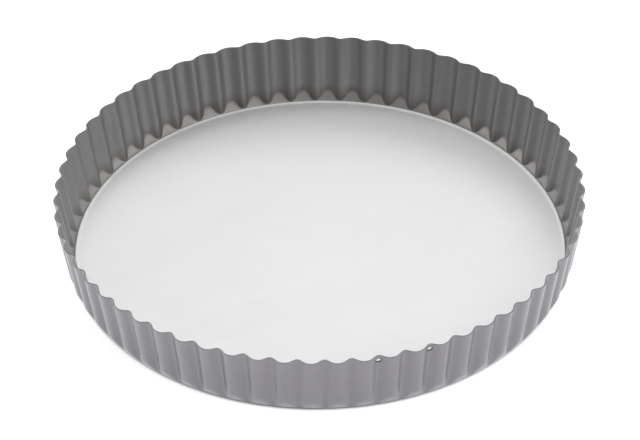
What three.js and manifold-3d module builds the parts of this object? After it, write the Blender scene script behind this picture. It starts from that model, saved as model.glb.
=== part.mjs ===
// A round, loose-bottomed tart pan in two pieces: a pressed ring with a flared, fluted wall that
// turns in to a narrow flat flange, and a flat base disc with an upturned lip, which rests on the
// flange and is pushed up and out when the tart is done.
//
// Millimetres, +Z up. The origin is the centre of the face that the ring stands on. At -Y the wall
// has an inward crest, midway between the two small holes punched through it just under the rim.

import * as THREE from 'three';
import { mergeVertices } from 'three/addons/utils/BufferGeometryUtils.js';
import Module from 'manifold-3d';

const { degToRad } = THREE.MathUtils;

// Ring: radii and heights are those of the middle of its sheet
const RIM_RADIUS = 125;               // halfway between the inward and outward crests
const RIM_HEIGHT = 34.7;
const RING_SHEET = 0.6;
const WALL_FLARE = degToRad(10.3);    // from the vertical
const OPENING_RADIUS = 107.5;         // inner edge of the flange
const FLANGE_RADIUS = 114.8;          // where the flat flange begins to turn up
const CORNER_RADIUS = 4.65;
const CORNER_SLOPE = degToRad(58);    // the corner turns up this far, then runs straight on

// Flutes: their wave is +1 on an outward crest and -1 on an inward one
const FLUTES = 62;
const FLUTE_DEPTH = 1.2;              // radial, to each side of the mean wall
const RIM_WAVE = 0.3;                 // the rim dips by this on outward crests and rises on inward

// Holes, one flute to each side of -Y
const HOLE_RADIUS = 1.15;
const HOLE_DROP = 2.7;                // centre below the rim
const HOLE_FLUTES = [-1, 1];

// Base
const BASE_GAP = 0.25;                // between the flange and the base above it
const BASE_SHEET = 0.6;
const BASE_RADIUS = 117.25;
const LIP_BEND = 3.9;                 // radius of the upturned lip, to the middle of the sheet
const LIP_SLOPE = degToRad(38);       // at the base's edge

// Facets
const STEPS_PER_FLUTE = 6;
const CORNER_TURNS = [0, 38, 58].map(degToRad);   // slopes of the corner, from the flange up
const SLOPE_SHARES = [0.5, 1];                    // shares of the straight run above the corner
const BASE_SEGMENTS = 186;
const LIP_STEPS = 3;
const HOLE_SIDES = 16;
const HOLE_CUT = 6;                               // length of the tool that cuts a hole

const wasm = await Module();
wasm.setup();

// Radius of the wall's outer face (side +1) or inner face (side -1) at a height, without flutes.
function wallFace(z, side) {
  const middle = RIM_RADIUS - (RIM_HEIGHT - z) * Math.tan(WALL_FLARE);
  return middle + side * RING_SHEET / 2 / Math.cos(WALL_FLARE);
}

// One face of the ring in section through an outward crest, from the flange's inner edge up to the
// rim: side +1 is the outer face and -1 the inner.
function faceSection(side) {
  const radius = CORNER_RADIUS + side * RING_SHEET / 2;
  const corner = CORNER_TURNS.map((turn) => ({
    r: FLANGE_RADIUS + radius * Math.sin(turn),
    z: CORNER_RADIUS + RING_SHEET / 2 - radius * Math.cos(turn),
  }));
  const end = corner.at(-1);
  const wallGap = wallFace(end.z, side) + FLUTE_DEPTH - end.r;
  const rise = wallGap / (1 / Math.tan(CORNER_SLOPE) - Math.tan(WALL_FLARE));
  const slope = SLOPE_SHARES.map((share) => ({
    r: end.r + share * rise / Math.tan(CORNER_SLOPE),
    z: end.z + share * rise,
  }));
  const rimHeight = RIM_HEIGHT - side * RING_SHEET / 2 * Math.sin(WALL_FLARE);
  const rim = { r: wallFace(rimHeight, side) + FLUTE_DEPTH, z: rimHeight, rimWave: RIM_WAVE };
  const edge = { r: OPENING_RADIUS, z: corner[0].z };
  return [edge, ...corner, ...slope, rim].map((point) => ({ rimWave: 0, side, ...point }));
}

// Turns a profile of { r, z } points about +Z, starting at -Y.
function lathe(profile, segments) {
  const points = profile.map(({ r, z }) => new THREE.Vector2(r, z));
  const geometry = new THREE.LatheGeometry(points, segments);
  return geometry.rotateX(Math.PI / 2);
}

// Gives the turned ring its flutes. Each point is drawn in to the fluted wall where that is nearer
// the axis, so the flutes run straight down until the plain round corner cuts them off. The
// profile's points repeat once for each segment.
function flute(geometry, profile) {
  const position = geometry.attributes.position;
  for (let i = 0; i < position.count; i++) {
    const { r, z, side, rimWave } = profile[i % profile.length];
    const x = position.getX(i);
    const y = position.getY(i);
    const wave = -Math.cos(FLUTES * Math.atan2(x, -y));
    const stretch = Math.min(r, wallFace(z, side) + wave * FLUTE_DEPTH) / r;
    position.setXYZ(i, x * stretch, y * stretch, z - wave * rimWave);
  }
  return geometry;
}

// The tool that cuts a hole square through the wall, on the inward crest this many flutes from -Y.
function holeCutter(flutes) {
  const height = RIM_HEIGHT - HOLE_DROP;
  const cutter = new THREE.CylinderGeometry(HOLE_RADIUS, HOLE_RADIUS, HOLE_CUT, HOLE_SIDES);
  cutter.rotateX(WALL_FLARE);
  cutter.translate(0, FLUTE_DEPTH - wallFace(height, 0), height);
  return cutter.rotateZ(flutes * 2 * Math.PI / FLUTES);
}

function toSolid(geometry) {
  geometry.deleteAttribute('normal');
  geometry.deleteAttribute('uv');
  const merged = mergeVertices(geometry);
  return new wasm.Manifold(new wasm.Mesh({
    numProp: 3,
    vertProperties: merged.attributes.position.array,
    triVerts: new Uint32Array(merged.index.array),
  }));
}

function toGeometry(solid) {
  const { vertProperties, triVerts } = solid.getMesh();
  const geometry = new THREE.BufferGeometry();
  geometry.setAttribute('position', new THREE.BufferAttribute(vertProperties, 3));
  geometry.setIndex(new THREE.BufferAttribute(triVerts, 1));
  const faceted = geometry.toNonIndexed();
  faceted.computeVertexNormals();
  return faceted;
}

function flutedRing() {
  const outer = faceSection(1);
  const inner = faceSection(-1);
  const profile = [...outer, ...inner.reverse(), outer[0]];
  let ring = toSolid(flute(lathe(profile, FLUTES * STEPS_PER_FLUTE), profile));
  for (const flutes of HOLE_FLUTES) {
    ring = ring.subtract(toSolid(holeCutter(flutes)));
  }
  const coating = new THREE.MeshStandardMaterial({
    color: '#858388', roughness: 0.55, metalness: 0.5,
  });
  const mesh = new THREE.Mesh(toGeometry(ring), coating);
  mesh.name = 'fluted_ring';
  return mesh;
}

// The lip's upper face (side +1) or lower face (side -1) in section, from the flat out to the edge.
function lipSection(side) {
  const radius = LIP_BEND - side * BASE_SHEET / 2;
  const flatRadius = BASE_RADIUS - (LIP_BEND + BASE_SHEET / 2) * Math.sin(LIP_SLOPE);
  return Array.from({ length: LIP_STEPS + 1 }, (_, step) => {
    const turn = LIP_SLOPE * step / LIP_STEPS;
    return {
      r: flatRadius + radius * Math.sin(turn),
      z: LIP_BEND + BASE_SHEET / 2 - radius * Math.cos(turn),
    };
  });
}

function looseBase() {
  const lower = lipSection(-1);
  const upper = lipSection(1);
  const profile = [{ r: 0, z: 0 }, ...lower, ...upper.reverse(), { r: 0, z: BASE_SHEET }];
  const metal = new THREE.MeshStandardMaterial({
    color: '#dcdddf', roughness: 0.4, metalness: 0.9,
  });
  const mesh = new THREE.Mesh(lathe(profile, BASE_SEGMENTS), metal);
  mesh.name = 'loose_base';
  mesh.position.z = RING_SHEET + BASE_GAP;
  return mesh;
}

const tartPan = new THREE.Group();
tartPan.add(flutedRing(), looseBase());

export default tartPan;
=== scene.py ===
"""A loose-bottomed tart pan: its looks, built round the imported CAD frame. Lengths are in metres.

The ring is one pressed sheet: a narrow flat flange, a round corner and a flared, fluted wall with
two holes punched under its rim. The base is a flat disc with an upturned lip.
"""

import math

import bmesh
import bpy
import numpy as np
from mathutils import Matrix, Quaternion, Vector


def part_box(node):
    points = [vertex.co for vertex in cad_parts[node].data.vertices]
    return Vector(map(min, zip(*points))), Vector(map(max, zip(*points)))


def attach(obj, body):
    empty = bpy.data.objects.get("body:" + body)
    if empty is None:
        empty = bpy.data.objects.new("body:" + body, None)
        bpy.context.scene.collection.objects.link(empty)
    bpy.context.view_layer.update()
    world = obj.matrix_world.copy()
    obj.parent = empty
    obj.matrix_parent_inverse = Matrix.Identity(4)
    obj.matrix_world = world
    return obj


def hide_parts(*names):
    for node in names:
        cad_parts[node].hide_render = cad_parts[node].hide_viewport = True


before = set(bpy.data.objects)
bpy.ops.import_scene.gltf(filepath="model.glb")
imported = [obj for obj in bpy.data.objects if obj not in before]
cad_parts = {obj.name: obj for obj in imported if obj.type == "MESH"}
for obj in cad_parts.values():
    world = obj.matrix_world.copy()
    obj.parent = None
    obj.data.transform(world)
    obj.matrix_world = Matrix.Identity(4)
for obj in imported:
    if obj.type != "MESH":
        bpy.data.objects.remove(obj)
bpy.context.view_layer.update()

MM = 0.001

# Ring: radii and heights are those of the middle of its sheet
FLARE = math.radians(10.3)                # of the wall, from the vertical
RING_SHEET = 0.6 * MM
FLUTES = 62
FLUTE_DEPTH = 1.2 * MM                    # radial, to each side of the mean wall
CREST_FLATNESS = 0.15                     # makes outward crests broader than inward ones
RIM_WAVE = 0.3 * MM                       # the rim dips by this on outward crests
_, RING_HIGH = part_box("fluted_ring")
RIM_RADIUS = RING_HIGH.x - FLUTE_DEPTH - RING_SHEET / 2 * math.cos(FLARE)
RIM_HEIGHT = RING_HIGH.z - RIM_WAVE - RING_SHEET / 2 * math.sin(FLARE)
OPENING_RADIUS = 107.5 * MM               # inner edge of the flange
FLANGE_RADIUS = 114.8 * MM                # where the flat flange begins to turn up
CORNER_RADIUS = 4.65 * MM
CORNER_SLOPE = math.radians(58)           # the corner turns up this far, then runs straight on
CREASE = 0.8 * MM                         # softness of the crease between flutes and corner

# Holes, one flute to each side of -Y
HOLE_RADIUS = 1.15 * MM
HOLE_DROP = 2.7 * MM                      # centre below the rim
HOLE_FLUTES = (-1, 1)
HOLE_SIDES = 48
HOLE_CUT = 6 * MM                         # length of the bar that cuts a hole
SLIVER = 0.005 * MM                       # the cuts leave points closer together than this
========
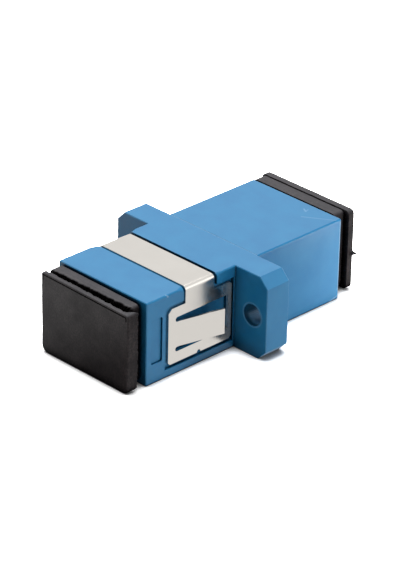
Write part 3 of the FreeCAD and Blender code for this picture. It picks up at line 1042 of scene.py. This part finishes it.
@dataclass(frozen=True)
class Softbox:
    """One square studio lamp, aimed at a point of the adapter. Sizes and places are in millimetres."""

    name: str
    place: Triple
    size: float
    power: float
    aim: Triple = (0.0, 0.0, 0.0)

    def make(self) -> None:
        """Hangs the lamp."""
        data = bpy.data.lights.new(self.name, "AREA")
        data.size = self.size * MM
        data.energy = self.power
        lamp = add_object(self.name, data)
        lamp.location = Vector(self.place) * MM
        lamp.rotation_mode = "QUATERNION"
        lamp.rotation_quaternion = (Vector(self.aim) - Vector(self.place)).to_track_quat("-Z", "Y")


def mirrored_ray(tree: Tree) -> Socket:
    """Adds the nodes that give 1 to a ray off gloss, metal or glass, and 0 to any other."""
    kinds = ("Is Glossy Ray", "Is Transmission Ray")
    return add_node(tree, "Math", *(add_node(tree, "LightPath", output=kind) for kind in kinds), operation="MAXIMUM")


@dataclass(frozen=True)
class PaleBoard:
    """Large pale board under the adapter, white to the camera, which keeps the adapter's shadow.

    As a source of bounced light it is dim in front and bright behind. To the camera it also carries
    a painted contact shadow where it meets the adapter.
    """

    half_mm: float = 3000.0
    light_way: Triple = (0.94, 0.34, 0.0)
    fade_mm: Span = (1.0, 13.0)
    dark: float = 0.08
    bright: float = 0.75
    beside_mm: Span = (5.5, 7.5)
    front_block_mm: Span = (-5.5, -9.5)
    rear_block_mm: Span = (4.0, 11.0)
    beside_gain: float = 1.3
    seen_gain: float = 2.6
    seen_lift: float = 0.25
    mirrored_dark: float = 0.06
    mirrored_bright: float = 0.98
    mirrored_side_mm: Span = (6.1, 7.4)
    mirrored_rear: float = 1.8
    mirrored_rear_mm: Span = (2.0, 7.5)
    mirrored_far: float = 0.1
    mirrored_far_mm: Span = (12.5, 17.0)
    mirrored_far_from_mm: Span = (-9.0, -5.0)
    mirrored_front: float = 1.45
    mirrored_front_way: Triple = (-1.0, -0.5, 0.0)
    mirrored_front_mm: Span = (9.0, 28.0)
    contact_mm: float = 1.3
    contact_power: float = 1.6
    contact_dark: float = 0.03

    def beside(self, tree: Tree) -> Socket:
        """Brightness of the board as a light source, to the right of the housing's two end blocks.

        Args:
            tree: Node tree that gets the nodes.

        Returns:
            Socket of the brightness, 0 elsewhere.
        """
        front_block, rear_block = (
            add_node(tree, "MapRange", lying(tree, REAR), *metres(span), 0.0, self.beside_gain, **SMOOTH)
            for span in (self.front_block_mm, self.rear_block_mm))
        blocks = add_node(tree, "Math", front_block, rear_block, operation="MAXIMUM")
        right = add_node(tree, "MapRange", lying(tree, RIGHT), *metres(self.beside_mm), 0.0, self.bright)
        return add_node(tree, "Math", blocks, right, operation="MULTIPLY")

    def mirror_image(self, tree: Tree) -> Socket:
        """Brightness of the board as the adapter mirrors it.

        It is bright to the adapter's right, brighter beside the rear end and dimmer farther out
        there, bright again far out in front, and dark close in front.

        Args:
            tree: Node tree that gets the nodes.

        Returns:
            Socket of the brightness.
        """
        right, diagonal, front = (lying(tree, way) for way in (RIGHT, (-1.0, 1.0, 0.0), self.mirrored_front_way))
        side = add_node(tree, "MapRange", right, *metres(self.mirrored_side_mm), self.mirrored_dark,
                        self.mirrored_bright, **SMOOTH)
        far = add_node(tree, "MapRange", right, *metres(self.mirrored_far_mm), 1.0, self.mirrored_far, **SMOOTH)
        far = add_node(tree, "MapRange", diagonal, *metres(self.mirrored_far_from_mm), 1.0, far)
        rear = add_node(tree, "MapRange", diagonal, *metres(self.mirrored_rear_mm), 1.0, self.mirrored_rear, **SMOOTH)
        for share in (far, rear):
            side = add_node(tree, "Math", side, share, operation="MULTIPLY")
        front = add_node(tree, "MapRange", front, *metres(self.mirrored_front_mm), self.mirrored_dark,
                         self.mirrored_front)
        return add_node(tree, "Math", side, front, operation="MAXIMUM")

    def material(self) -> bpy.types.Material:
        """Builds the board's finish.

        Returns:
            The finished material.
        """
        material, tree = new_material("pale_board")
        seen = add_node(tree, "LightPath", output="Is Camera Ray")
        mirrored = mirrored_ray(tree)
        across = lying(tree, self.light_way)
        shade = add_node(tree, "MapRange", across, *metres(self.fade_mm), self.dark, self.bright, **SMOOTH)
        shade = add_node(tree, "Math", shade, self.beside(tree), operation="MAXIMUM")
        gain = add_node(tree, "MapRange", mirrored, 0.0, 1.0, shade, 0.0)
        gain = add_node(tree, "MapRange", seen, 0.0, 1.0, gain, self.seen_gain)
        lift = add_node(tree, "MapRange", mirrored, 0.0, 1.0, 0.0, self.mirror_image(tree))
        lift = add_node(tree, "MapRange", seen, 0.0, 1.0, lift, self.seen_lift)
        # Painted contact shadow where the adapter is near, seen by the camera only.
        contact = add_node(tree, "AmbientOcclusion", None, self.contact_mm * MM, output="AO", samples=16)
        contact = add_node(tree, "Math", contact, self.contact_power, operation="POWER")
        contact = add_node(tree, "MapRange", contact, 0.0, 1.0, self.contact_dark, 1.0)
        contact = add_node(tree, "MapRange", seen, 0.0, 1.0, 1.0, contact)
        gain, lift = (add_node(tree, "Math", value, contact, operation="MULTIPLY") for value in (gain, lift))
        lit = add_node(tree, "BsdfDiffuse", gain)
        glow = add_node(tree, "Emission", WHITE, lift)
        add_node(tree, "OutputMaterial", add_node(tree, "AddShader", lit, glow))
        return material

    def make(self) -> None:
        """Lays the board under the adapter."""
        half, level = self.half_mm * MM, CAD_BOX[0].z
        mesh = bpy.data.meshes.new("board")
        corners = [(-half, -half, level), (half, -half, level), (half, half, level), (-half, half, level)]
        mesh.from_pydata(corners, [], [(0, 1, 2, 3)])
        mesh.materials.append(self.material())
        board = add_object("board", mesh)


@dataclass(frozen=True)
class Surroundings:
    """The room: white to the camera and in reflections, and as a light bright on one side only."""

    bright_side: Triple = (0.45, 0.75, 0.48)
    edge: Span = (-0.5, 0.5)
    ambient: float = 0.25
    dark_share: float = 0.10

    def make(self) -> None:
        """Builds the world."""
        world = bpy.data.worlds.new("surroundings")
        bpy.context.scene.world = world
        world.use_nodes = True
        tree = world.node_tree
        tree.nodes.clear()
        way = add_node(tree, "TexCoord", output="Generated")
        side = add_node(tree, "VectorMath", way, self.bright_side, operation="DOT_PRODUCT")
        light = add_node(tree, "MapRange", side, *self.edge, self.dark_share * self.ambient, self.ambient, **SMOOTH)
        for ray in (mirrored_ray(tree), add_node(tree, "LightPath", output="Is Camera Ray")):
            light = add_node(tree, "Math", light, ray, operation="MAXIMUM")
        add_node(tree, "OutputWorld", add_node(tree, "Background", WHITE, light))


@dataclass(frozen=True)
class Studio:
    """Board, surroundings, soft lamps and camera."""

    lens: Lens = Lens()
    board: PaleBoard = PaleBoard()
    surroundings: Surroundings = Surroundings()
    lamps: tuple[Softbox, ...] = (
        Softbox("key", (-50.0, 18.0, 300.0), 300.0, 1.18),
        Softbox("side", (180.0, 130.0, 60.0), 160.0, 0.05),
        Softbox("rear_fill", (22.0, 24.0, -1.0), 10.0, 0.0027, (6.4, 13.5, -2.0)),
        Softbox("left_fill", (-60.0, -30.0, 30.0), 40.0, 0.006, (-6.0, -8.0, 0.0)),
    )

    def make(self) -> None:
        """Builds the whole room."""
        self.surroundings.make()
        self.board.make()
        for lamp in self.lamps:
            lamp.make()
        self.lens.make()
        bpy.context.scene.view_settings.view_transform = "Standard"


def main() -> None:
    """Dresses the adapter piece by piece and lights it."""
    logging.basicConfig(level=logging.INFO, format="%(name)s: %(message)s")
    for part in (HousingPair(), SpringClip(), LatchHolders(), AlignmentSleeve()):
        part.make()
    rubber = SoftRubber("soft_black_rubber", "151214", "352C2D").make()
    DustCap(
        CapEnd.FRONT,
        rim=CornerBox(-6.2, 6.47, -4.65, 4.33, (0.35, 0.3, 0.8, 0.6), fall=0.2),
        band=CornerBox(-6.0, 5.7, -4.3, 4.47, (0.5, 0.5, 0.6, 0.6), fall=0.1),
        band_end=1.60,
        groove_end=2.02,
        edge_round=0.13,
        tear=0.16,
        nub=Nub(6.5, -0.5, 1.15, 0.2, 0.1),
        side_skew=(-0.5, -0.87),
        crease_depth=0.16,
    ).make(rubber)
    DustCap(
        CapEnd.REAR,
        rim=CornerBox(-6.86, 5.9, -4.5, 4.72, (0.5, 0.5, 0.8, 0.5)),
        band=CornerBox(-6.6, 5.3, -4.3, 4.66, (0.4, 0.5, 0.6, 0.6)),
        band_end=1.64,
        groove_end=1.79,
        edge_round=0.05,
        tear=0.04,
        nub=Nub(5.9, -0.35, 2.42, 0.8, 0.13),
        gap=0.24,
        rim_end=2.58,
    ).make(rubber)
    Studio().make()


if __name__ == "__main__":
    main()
========
Problem to work on: Wherever a line in the data above holds "empty", copy that line.

Result of the exercise:
    empty = bpy.data.objects.get("body:" + body)
    if empty is None:
        empty = bpy.data.objects.new("body:" + body, None)
        bpy.context.scene.collection.objects.link(empty)
    obj.parent = empty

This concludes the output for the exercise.